◆ PROMPT
Starting at the first line of the data below, write out each line exactly until you reach the line containing "cuff_width = 160.0", and include that line too.

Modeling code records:
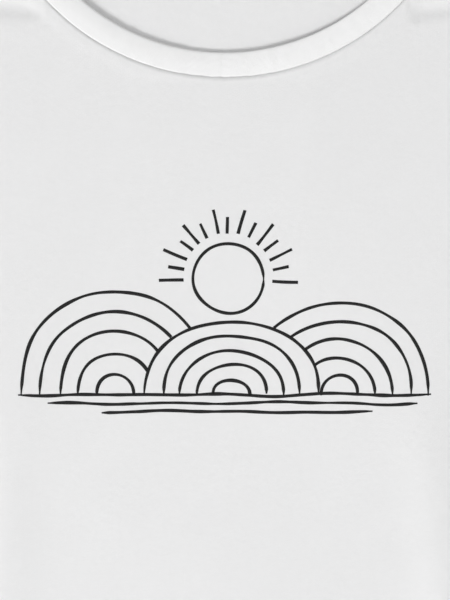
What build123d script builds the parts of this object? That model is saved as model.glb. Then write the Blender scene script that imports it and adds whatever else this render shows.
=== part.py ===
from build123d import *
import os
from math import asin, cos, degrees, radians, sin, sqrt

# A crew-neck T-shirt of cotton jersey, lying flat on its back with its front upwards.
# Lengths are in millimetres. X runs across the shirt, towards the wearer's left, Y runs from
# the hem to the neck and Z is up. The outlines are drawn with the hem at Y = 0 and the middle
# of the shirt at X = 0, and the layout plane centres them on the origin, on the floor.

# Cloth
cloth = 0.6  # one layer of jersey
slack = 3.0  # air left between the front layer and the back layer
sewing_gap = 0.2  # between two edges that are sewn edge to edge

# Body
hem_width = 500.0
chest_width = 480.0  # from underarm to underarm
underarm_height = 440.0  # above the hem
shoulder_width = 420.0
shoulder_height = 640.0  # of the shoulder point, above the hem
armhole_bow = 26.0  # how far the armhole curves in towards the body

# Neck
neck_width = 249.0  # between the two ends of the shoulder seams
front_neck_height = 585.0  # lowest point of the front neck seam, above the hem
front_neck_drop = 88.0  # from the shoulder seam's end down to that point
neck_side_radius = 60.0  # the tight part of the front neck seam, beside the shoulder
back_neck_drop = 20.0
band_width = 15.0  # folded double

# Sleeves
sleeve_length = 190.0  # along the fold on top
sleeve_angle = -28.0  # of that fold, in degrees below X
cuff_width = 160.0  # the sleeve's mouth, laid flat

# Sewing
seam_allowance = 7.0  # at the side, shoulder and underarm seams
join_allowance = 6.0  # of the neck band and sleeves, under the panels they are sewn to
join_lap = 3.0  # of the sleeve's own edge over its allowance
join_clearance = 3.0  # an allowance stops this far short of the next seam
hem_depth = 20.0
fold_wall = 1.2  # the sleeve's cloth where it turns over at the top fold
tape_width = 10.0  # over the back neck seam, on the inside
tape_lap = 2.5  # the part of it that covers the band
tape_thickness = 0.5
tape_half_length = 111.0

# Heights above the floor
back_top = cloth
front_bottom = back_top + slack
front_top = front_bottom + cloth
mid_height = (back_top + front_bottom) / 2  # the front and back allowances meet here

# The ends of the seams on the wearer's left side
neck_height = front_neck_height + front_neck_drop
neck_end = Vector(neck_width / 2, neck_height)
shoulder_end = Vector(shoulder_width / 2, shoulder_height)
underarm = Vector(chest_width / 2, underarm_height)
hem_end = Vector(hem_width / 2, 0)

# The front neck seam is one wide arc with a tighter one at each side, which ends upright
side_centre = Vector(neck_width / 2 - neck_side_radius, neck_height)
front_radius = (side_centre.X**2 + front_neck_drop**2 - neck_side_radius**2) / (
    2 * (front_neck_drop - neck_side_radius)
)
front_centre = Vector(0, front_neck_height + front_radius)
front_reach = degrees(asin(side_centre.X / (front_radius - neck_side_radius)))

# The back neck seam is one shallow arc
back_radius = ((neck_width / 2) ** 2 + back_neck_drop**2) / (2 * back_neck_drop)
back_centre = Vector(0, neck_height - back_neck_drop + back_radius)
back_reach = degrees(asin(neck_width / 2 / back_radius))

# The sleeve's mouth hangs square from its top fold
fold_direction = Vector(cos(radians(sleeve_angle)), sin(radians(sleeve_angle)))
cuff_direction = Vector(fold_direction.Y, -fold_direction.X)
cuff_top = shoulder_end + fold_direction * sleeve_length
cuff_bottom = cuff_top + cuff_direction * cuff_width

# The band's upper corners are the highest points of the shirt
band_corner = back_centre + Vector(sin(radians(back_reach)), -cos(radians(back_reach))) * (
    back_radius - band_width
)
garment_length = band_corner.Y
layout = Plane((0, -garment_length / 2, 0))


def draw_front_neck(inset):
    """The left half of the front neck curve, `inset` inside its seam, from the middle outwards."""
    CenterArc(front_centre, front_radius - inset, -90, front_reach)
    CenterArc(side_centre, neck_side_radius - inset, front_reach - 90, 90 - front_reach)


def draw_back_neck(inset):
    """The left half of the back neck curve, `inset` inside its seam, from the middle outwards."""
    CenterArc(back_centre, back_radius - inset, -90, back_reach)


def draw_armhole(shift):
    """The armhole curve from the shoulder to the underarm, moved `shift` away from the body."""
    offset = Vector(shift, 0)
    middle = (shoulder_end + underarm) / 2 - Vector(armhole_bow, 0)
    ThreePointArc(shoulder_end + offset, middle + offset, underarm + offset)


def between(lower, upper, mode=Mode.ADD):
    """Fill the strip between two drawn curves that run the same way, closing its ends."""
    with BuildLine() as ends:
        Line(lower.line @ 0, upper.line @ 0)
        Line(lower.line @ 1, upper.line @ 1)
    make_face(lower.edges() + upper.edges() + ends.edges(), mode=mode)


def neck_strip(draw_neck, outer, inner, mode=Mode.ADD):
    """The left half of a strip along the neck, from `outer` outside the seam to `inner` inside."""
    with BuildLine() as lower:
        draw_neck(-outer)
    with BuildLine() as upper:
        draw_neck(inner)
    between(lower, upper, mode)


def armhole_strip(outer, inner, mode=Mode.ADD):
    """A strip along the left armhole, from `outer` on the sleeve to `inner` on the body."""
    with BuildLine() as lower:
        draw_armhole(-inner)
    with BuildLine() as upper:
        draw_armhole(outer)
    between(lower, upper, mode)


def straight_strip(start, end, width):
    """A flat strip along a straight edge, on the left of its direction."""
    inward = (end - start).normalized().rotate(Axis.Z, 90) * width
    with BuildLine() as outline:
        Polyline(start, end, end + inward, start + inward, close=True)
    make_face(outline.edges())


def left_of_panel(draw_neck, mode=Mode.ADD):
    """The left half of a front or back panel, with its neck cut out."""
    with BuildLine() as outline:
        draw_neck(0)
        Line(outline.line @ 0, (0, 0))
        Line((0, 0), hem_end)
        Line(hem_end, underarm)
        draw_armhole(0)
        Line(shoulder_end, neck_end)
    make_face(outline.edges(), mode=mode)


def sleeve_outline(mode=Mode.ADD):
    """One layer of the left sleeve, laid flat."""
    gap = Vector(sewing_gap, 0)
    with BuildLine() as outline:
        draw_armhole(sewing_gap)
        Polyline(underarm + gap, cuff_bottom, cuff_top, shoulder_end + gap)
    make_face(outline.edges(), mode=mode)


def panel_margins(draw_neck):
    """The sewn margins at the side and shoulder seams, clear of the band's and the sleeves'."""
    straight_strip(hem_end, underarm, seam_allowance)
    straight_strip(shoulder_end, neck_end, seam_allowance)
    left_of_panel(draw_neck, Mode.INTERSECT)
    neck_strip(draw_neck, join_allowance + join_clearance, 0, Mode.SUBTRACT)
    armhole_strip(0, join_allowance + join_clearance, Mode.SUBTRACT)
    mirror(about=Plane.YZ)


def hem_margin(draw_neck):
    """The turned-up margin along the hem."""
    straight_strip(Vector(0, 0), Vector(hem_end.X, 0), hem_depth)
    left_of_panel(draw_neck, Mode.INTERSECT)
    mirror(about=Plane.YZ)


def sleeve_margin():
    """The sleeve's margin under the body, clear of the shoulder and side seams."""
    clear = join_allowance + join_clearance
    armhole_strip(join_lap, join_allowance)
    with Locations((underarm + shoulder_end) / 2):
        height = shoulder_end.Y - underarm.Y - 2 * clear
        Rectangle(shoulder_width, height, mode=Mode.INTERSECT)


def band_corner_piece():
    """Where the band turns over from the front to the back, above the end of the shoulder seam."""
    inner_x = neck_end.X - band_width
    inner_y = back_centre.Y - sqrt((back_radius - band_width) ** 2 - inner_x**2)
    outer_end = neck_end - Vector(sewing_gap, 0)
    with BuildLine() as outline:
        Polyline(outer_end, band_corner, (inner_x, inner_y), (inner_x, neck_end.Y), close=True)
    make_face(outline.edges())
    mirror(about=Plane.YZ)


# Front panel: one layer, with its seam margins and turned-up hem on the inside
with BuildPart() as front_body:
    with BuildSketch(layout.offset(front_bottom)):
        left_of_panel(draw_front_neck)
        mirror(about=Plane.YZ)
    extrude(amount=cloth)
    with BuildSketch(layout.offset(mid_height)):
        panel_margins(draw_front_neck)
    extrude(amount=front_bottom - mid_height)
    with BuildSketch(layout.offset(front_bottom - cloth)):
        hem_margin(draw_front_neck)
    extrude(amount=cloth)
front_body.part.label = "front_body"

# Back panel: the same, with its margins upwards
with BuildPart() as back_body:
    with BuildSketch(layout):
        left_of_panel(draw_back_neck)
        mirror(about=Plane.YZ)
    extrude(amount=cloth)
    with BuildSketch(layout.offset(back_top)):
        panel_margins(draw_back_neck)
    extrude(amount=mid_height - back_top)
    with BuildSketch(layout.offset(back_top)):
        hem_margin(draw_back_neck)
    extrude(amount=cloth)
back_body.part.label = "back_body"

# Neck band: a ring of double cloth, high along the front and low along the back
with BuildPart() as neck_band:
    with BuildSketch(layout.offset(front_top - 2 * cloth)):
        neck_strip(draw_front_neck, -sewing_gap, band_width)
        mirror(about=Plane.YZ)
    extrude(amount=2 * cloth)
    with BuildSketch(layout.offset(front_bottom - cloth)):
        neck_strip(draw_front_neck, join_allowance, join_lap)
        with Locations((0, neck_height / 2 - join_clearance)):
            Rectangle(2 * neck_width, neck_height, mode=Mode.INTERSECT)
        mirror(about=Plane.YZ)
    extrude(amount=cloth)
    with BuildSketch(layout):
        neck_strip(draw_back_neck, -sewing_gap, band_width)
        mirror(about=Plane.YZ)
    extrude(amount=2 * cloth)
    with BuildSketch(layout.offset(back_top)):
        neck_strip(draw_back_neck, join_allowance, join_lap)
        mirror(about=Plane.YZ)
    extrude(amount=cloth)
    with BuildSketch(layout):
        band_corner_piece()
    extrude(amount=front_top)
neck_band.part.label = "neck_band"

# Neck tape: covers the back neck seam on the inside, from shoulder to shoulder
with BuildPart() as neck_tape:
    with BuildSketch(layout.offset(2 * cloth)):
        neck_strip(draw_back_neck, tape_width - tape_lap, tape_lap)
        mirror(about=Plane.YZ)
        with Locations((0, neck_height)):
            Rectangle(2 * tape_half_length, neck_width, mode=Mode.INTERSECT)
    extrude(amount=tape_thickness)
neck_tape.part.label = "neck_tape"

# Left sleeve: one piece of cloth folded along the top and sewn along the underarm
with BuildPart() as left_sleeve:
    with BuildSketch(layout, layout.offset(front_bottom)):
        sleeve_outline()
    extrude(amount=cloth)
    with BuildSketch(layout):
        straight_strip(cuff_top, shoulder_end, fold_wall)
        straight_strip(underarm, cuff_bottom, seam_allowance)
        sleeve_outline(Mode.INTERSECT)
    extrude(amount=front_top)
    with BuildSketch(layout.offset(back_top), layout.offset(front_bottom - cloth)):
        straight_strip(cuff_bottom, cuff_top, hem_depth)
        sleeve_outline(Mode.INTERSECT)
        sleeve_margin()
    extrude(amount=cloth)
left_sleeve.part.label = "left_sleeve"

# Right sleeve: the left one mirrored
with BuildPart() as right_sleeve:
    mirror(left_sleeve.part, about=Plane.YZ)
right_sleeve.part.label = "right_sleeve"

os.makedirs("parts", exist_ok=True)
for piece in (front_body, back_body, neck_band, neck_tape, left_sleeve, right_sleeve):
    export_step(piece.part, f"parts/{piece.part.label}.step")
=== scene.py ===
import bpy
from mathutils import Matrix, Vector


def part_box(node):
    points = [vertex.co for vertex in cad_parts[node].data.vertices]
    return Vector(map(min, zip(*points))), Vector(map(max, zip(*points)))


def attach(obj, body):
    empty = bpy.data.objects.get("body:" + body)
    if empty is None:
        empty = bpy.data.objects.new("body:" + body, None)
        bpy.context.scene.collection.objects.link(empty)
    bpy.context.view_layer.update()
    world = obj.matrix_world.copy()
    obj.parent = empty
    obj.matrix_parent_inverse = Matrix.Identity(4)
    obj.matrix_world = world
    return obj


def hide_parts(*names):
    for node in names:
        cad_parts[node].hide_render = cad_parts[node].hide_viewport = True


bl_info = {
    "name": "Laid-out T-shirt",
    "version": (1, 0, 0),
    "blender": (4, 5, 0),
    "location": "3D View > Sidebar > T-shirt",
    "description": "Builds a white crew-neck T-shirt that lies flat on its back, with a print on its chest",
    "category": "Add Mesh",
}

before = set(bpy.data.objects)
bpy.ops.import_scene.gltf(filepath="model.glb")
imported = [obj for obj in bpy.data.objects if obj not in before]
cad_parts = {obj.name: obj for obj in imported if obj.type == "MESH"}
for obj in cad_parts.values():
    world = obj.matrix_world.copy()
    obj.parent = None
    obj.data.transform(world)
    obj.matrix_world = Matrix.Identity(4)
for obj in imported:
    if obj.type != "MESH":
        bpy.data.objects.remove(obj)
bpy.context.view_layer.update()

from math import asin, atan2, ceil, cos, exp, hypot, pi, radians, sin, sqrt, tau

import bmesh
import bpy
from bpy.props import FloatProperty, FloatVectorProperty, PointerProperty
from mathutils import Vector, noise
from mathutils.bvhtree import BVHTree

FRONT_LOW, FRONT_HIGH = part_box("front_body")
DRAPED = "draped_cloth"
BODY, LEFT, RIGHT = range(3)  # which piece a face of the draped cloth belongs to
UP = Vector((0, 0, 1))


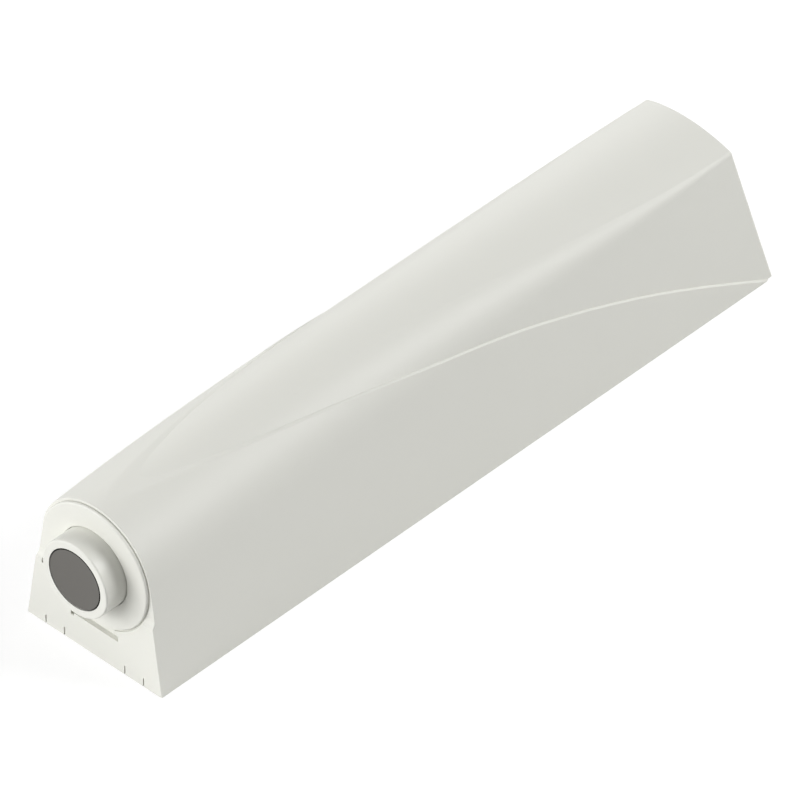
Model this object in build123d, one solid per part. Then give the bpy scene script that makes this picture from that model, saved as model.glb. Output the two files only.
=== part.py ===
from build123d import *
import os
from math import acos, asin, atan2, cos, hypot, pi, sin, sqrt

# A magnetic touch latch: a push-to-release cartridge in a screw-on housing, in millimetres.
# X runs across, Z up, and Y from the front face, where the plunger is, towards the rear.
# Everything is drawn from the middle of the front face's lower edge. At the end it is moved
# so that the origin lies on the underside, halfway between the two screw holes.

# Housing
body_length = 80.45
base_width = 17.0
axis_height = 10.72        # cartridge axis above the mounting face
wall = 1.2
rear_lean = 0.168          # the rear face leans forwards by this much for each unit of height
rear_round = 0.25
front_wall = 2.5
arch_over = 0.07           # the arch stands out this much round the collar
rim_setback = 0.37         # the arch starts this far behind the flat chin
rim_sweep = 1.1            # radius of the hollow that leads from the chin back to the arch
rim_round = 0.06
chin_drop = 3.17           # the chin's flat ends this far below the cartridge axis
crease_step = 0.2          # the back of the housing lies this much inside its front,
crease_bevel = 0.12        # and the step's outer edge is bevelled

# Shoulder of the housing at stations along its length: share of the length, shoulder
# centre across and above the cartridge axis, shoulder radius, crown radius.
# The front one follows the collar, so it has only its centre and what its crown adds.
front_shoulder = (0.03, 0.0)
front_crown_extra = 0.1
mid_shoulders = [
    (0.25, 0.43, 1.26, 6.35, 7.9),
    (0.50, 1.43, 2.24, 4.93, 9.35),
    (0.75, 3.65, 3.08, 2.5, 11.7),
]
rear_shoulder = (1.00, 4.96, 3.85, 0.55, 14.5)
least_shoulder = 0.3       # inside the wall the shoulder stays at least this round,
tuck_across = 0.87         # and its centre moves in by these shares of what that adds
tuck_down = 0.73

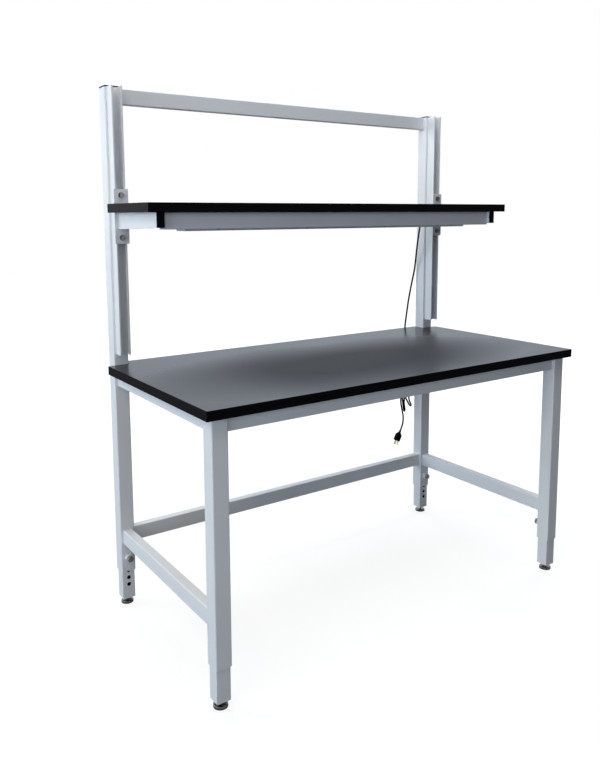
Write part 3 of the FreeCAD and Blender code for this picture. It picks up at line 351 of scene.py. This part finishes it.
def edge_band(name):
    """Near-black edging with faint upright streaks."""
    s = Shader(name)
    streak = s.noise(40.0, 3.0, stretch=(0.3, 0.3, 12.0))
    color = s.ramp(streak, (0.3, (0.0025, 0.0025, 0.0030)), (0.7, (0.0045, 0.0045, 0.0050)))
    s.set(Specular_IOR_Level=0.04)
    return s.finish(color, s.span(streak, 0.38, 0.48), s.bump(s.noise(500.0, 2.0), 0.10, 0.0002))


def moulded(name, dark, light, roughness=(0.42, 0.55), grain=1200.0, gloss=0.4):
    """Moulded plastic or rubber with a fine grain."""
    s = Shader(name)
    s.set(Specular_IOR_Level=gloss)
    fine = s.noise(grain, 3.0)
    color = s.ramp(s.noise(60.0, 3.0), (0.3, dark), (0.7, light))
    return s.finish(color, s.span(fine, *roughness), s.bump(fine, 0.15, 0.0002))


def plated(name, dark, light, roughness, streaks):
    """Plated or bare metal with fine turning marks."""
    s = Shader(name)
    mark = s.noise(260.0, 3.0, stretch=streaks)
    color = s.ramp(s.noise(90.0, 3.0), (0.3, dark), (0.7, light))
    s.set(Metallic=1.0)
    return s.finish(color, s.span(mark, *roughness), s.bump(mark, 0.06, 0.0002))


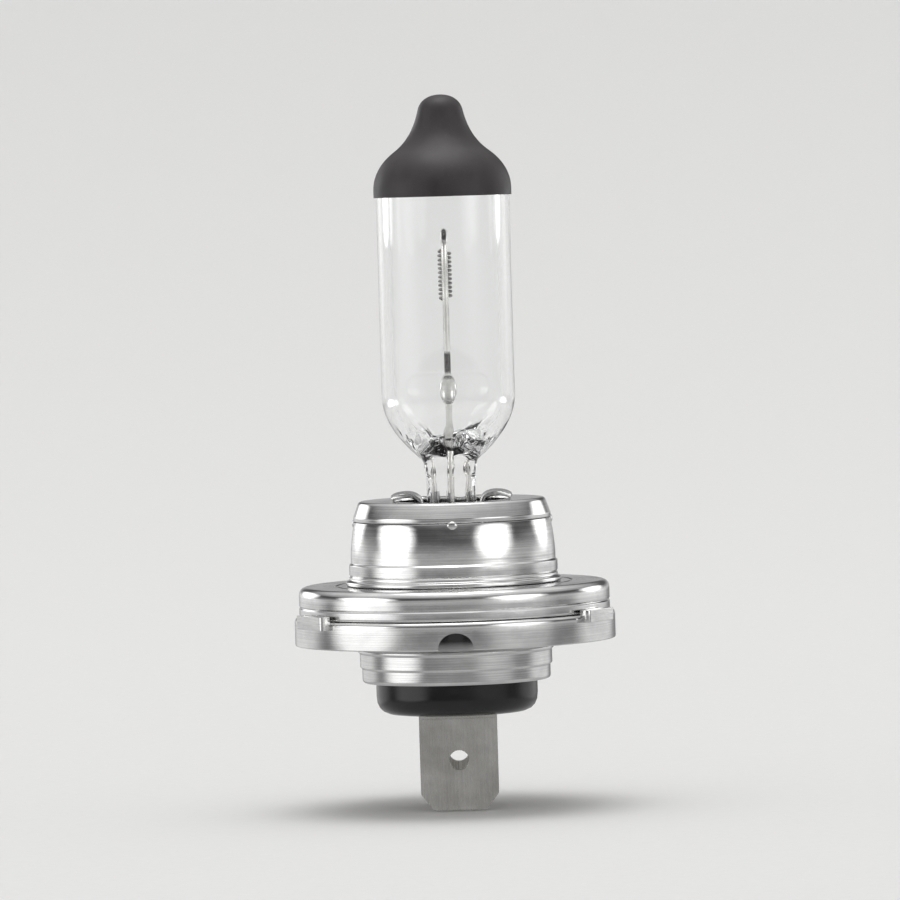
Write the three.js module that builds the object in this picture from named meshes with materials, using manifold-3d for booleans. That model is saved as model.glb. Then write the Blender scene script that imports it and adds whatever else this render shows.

◆ SOLVED PROBLEM
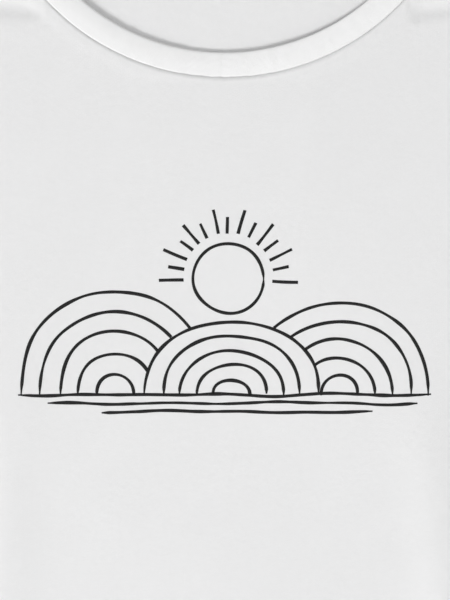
What build123d script builds the parts of this object? That model is saved as model.glb. Then write the Blender scene script that imports it and adds whatever else this render shows.
=== part.py ===
from build123d import *
import os
from math import asin, cos, degrees, radians, sin, sqrt

# A crew-neck T-shirt of cotton jersey, lying flat on its back with its front upwards.
# Lengths are in millimetres. X runs across the shirt, towards the wearer's left, Y runs from
# the hem to the neck and Z is up. The outlines are drawn with the hem at Y = 0 and the middle
# of the shirt at X = 0, and the layout plane centres them on the origin, on the floor.

# Cloth
cloth = 0.6  # one layer of jersey
slack = 3.0  # air left between the front layer and the back layer
sewing_gap = 0.2  # between two edges that are sewn edge to edge

# Body
hem_width = 500.0
chest_width = 480.0  # from underarm to underarm
underarm_height = 440.0  # above the hem
shoulder_width = 420.0
shoulder_height = 640.0  # of the shoulder point, above the hem
armhole_bow = 26.0  # how far the armhole curves in towards the body

# Neck
neck_width = 249.0  # between the two ends of the shoulder seams
front_neck_height = 585.0  # lowest point of the front neck seam, above the hem
front_neck_drop = 88.0  # from the shoulder seam's end down to that point
neck_side_radius = 60.0  # the tight part of the front neck seam, beside the shoulder
back_neck_drop = 20.0
band_width = 15.0  # folded double

# Sleeves
sleeve_length = 190.0  # along the fold on top
sleeve_angle = -28.0  # of that fold, in degrees below X
cuff_width = 160.0  # the sleeve's mouth, laid flat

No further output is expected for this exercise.